Maybe consider a different strategy for that kind of scenario. Maybe in a first run, check in there are principally any paths between the two nodes and only if that is true, apply aStar to find the shortest one.
I have a graph with ~89K nodes and ~1.2M relationships, and am trying to get the transitive closure of a single node via the following Cypher query:
start n=NODE(<id of a single node of interest>)
match (n)-[*1..]->(m)
where has(m.name)
return distinct m.name
Unfortunately, this query goes away and doesn't seem to come back (although to be fair I've only given it about an hour of execution time at this point).
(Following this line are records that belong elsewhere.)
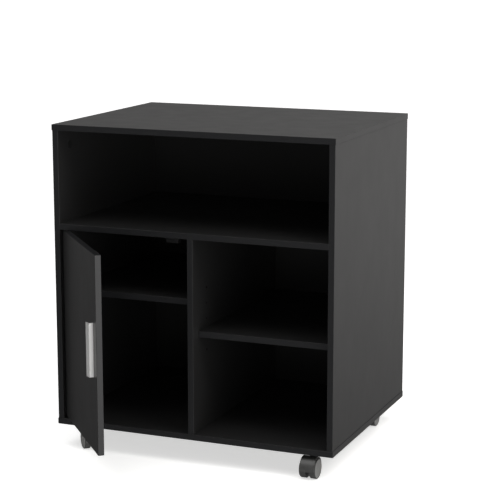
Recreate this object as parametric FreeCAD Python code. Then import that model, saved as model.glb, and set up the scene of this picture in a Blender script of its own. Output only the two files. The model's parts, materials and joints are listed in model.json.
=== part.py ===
import FreeCAD, Part
import os

# Mobile printer stand: a flat-pack cabinet on four swivel casters, with a wide
# upper bay, a right-hand bay and a left-hand bay behind a hinged door.
# Millimetres. The origin is on the floor, below the middle of the cabinet.
# +X is to the right of somebody who faces the door, +Y is towards the back.

# --- Driving dimensions: cabinet -------------------------------------------------
cabinet_width = 600.0
cabinet_depth = 460.0
cabinet_height = 620.0
board = 12.0
panel_overhang = 1.0
middle_shelf_rise = 407.5

# Back panel, held in grooves and screwed to the shelf and divider
back_thickness = 3.0
groove_depth = 5.0
groove_end_gap = 0.5
back_inset = 8.0
back_screw_inset = 30.0
back_screw_length = 15.0
shelf_screw_shares = (-1.0, -0.4, 0.4, 1.0)
divider_screw_shares = (0.2, 0.5, 0.8)

# Adjustable shelves and their pins; holes are counted upwards from 1
shelf_setback = 28.0
shelf_side_gap = 1.0
shelf_back_gap = 2.0
shelf_pin_radius = 2.5
shelf_pin_floor = 1.0
shelf_pin_reach = 7.0
pin_pitch = 32.0
pin_hole_count = 5
first_pin_rise = 174.0
cabinet_shelf_hole = 4
open_shelf_hole = 2
pin_row_inset = 40.0

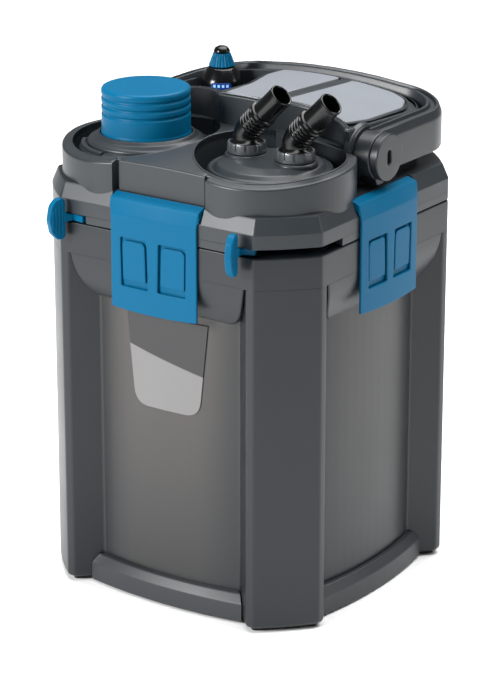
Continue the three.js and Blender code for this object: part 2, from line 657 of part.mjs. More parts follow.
// ---- hose connector ----
const connector = new THREE.Group();
connector.position.set(towerX, towerY, 0);
part.add(connector);
const ports = [['inlet', -nozzleOffset], ['outlet', nozzleOffset]];
let block = join(turned([[0, 318.4], [46, 318.4], [46, 334], [38, 336.6], [28, 339.4],
  [0, 340.6]], 0, 0, 40), turned([[37, 262], [41, 262], [41, 320], [37, 320]], 0, 0, 30));
for (const [, x] of ports) {
  block = join(block, cylinder(14.3, 330, 340.7, x, nozzleShift, 28),
    cylinder(11, 330, 348.2, x, nozzleShift));
}
for (const [, x] of ports) block = cut(block, cylinder(7, 300, 350, x, nozzleShift, 20));
addPiece('connector_plate', block, housingGrey, connector);

// each nozzle rises from its nut, then leans over at an elbow
const nozzleLean = Math.PI / 4;
const nozzleLength = 42.6; // from the elbow to the tip
const elbowZ = 356.3;
const boreR = 6.3;
const leaning = (geometry) => toSolid(geometry
  .rotateX(Math.PI / 2).rotateY(nozzleLean).translate(0, 0, elbowZ));
const elbowBall = (r) => leaning(new THREE.SphereGeometry(r, 24, 12));
for (const [name, x] of ports) {
  const nut = addPiece(`union_nut_${name}`, turned([[11.4, 341], [14.3, 341], [14.3, 347.3],
    [13.4, 348.5], [11.4, 348.5]], 0, 0, 28), nutMetal, connector);
  nut.position.set(x, nozzleShift, 0);
  const tube = new THREE.LatheGeometry([[0, 0], [10.7, 0], [10.7, 20], [8.75, 21],
    [8.75, nozzleLength], [0, nozzleLength], [0, 0]].map(([r, z]) => new THREE.Vector2(r, z)), 24);
  const bore = new THREE.CylinderGeometry(boreR, boreR, nozzleLength + 2, 20)
    .translate(0, nozzleLength / 2 + 1, 0);
  const nozzle = cut(join(leaning(tube), cone(12.5, 11, 348.8, 353),
    cylinder(10.7, 350, elbowZ), elbowBall(10.7)), leaning(bore),
    cylinder(boreR, 345, elbowZ, 0, 0, 20), elbowBall(boreR));
  addPiece(`hose_nozzle_${name}`, nozzle, glossBlack, connector).position.set(x, nozzleShift, 0);
}

export default part;
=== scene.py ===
"""Looks of an external canister filter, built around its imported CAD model.

Lengths are millimetres in the model's own frame (+Z up, front towards -Y), which solid()
and slab() turn into metres. Materials, lights and the camera are in metres.
"""

from math import acos, atan2, cos, degrees, hypot, pi, radians, sin, sqrt, tan

import bmesh
import bpy
from mathutils import Matrix, Vector


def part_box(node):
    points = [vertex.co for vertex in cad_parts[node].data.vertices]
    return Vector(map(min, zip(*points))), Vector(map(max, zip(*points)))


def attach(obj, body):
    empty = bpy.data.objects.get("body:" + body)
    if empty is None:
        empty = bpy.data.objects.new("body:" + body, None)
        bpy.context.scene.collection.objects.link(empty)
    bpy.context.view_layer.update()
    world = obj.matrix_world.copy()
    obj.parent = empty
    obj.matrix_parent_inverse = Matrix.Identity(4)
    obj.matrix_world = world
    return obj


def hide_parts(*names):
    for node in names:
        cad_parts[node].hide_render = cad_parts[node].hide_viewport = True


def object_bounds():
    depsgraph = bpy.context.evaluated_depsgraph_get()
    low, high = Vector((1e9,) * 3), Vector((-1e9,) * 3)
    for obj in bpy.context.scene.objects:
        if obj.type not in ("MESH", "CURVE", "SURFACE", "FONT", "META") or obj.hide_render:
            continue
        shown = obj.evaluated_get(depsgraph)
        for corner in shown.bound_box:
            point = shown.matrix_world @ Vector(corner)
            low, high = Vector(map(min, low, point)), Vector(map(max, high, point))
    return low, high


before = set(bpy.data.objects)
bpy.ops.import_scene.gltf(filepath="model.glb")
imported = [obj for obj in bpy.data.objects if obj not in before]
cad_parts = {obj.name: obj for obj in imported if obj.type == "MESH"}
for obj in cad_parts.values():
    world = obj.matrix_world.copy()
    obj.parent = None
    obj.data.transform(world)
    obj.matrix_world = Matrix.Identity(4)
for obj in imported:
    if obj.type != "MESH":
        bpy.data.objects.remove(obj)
cad_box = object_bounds()

MM = 0.001
SIDES = ("front", "right", "rear", "left")


# ---- places taken from the CAD ----
def box_mm(node):
    low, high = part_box(node)
    return [v / MM for v in low], [v / MM for v in high]


def middle(node):
    low, high = box_mm(node)
    return [(a + b) / 2 for a, b in zip(low, high)]


def heights(node):
    """Lowest and highest level of a node."""
    return [corner[2] for corner in box_mm(node)]


SHELL_LOW, SHELL_HIGH = box_mm("canister_shell")
HEAD_Z = heights("head_housing")[0]  # underside of the head
HALF = SHELL_HIGH[0]  # half width of the collar, columns and flange
CORNER = 34.5  # leg of each cut-off corner
BULGE = 1.5  # outward bow of a corner facet
COLUMN_EDGE = 79.0
PANEL_EDGE = 62.5
PANEL_OUT = HALF - 16.5  # how far out the recessed side panels lie at their edges
PANEL_BOW = 6.5
SKIRT_TOP = 262.0
SKIRT_LOW = 230.0
FLANGE_TOP = HEAD_Z + 16.7
DECK_Z = HEAD_Z + 27.9
DECK_INSET = 5.0
PREFILTER = middle("prefilter_head")
CONNECTOR = middle("connector_plate")
TOWER_X = (CONNECTOR[0] - PREFILTER[0]) / 2
TOWER_Y = PREFILTER[1]
TOWERS = (-TOWER_X, TOWER_X)
TOWER_R = 62.0
TOWER_TOP = 346.5
BORE_R = 44  # of the bore below each tower
POCKET_R = 54.2
POCKET_Z = heights("connector_plate")[0] + 56.4
TOWER_FLAT = 111.4
SEAT_HALF = 40.0  # half width of the slanted seat behind each latch
PLATEAU_FRONT = -16.0
PLATEAU_REAR = 97.5
PLATEAU_HALF = 96.5
PLATEAU_TOP = 369.0  # at the middle of its front edge
HEATER = middle("heater_dial_cap")
PIVOT = middle("pivot_cap_right")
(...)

Any suggestions on ways to optimise what I've got here, or better ways to achieve the requirement?
Notes:
Neo4J v2.0.0 (installed via Homebrew).
Mac OSX 10.8.5
Oracle Java 1.7.0_51
8GB physical RAM (neo4j JVM assigned whatever the default is)
Database is hosted on an SSD volume.
Query is submitted via the admin web UI's "Data browser".
"name" is an auto-indexed field.
CPU usage is fairly low - averaging around 20% of 8 cores.
I haven't gotten into the weeds of profiling the Neo4J server yet - my first attempt locked up VisualVM.
That's probably a combinatorial explosion of path, care to try this?
start n=NODE(<id of a single node of interest>),m=node:node_auto_index("name:*")
match shortestPath((n)-[*]->(m))
return m.name
without shortest-path it would look like that, but as you are only interested in the reachable nodes from n the above should be good enough.
start n=NODE(<id of a single node of interest>),m=node:node_auto_index("name:*")
match (n)-[*]->(m)
return distnct m.name
Try query - https://code.google.com/p/gueryframework/ - this is a standalone library but is has a neo4j adapter. I.e., you will have to rewrite your queries in the query format.
Better support for transitive closure was one of the main reasons for developing query, we mainly use this in software analysis tools where we need reachability / pattern analysis (e.g., the antipattern queries in http://xplrarc.massey.ac.nz/ are computed using query).
There is a brief discussion about this in the neo4j google group:
https://groups.google.com/forum/#!searchin/neo4j/jens/neo4j/n69ksEJxDtQ/29DNKyWKur4J
and an (older, not maintained) project with some benchmarking code:
https://code.google.com/p/graph-query-benchmarks/
Cheers, Jens